Code review

Can't do it in the usual UI as there's no pull request to reference, so here's the points I observed.

monkeypox-report/src/test_build.py

Line 105 in b09edfd

assert all(url.endswith("csv") for url in build.get_archives_list("csv"))

consider using monkeypatch to substitute requests.get here, or any problem accessing GitHub will make the test runner exit.
monkeypox-report/src/build.py

Line 79 in b09edfd

logging.error("Failed to get archives list, aborting")

(and elsewhere this pattern appears) raise an exception and log/exit in if __name__ == '__main__' so that you can also test unhappy paths.
monkeypox-report/src/test_build.py

Line 132 in b09edfd

def test_counts():

there are a lot of numbers the same in this comparison: how do I know that n_countries_suspected_only is 1 because it correctly counted those, not because it actually used the same logic for n_countries_discarded? My preference would be to introduce functions that calculate the summary statistics separately and test that they work correctly, which might help with:
monkeypox-report/src/build.py

Line 166 in b09edfd

countries_suspected_or_confirmed = set(

there's a bit of unnecessary complexity making this function hard to read: sometimes sets are calculated as unions/intersections of other sets; sometimes not; sometimes the same set is calculated multiple times; many of them are assigned values in L166-175 but then others are inlined in the return value or even walrus-assigned in the return value and used again on a subsequent line.
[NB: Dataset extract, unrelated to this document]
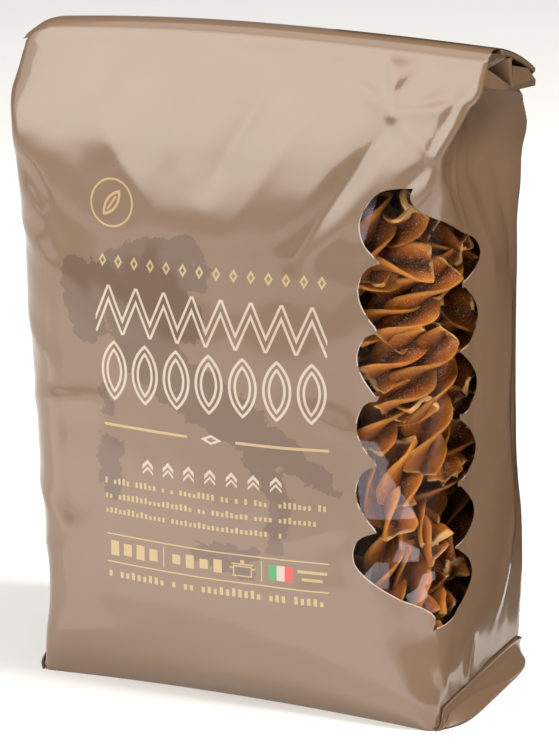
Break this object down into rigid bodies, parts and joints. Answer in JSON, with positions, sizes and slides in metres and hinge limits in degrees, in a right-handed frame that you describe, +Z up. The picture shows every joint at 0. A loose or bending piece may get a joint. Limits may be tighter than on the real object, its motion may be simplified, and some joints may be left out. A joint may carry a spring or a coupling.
{
  "type": "pasta packet",
  "caption": "Stand-up block-bottom film bag of wholemeal pasta spirals, gusseted sides, top folded to the back, tall scalloped clear window round one front corner",
  "frame": {"origin": "middle of the flat base, on the surface the bag stands on", "axes": "+X to the right of the printed front, +Y to the back, +Z up"},
  "size_m": [0.1424, 0.08, 0.198],
  "materials": {
    "printed_film": "satin tan printed film",
    "wholemeal_pasta": "dry rough amber-brown pasta with paler broken edges",
    "clear_film": "clear glossy film"
  },
  "bodies": {
    "root": {"bag": "printed_film", "pasta": "wholemeal_pasta", "window_film": "clear_film"}
  },
  "joints": []
}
Maybe refactoring toward helper functions would make it easier to understand what's going on: this is probably the place where errors like including the wrong status in the calculation of a statistic will occur.
monkeypox-report/src/build.py

Line 225 in b09edfd

def mid_bucket_age(age_interval: str) -> float:

I don't understand why the mid-bucket-age of "50" isn't 50. I'm happy for that to be correct behaviour, but if so could you write a docstring explaining it please? :)
monkeypox-report/src/build.py

Line 243 in b09edfd

51 - 60, 61 - 70, 71 - 80, 81 -

in G.h we have an upper bound of 120 on age, which is not quite the oldest a human ever gets but acts as a QC check against typos. Worth implementing here?
monkeypox-report/src/test_build.py

Line 169 in b09edfd

[

the negative (raise ValueError) case isn't tested.
monkeypox-report/src/build.py

Line 268 in b09edfd

return {

nit: there's a function to calculate occurrences as percentages from data frames that can be extracted here.
there is a whole lot of setup code in the first 101 lines of test_build.py that seems to mostly generate dictionaries with random content that are used in a two-line test file. Could that be replaced with a constant dictionary, maybe loaded from json or yaml?
monkeypox-report/src/figures/genomics.py

Line 30 in b09edfd

genome_data = genome_data[genome_data.date >= "2022-05"]
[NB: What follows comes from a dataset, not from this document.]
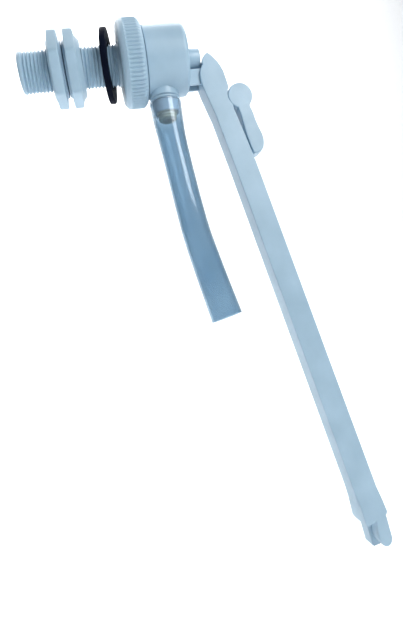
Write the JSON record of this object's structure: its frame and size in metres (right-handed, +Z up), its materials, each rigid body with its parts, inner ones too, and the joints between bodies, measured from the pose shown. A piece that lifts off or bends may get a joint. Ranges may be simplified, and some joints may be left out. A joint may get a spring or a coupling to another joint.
{
  "type": "float valve",
  "caption": "Side-inlet plastic float valve: threaded shank with back nuts, knurled union, barrel with hanging lever, bottom outlet and flexible hush tube.",
  "frame": {"origin": "on the inlet shank's axis, at the plane where the tank wall meets the sealing washer", "axes": "+X along the shank axis from the supply end towards the lever, +Z up, the pictured side faces -Y"},
  "size_m": [0.1582, 0.0446, 0.3086],
  "materials": {
    "white_plastic": "moulded, slightly scuffed",
    "grey_plastic": "moulded",
    "black_rubber": "matt",
    "brass": "turned",
    "cream_plastic": "moulded, ridged",
    "clear_tube": "clear flexible tube",
    "steel": "drawn"
  },
  "bodies": {
    "valve": {"inlet_shank": "white_plastic", "inlet_strainer": "grey_plastic", "seat_nozzle": "white_plastic", "flange_gasket": "black_rubber", "union_collar": "white_plastic", "valve_body": "white_plastic", "outlet_spigot": "cream_plastic", "outlet_ring": "white_plastic", "hush_tube": "clear_tube", "pivot_pin": "brass", "pivot_clip": "steel"},
    "piston": {"piston": "white_plastic", "piston_seal": "black_rubber", "seal_retainer": "grey_plastic", "piston_ring": "black_rubber"},
    "lever": {"float_lever": "white_plastic", "thumb_pin": "steel"},
    "thumb": {"thumb_lever": "white_plastic"},
    "outer_nut": {"outer_back_nut": "white_plastic"},
    "inner_nut": {"inner_back_nut": "white_plastic"},
    "washer": {"tank_washer": "black_rubber"}
  },
  "joints": [
    {"name": "lever_swing", "type": "hinge", "parent": "valve", "child": "lever", "pos_m": [0.0549, 0, -0.0115], "axis": [0, -1, 0], "range_deg": [0, 60]},
    {"name": "piston_slide", "type": "slide", "parent": "valve", "child": "piston", "axis": [-1, 0, 0], "range_m": [0, 0.007]},
    {"name": "thumb_swing", "type": "hinge", "parent": "lever", "child": "thumb", "pos_m": [0.0705, 0, -0.024], "axis": [0, -1, 0], "range_deg": [0, 80]},
    {"name": "outer_nut_travel", "type": "slide", "parent": "valve", "child": "outer_nut", "axis": [-1, 0, 0], "range_m": [0, 0.012]},
    {"name": "inner_nut_travel", "type": "slide", "parent": "valve", "child": "inner_nut", "axis": [1, 0, 0], "range_m": [0, 0.006]},
    {"name": "washer_travel", "type": "slide", "parent": "valve", "child": "washer", "axis": [1, 0, 0], "range_m": [-0.0028, 0.0015]}
  ],
  "couplings": [
    {"joint": "piston_slide", "follows": "lever_swing", "m_per_rad": 0.0066}
  ]
}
this seems like a big inconsistency: if we don't know which cases are associated with the outbreak then we will consider all cases after May 2022, which includes endemic cases (though maybe not all of them; I don't know if the genomic data is only the West African clade).
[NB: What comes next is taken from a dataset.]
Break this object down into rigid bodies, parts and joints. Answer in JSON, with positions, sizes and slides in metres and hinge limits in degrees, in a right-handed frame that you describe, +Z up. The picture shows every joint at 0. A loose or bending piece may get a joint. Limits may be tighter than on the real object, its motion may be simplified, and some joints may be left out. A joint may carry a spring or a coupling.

Thanks @iamleeg! Great suggestion on refactoring counts(). I will add the age upper limit, not sure how to handle the genome data, restricting it to a clade maybe a good approximation.

@abhidg also consider stating which methodology was used for genomic data in the reports containing the figures, so people know whether they can do like-for-like comparisons.

Really insightful comments. I will add the upper bound age to the figure script as well.

It would be worth discussing how to handle the genome data on tomorrow's call.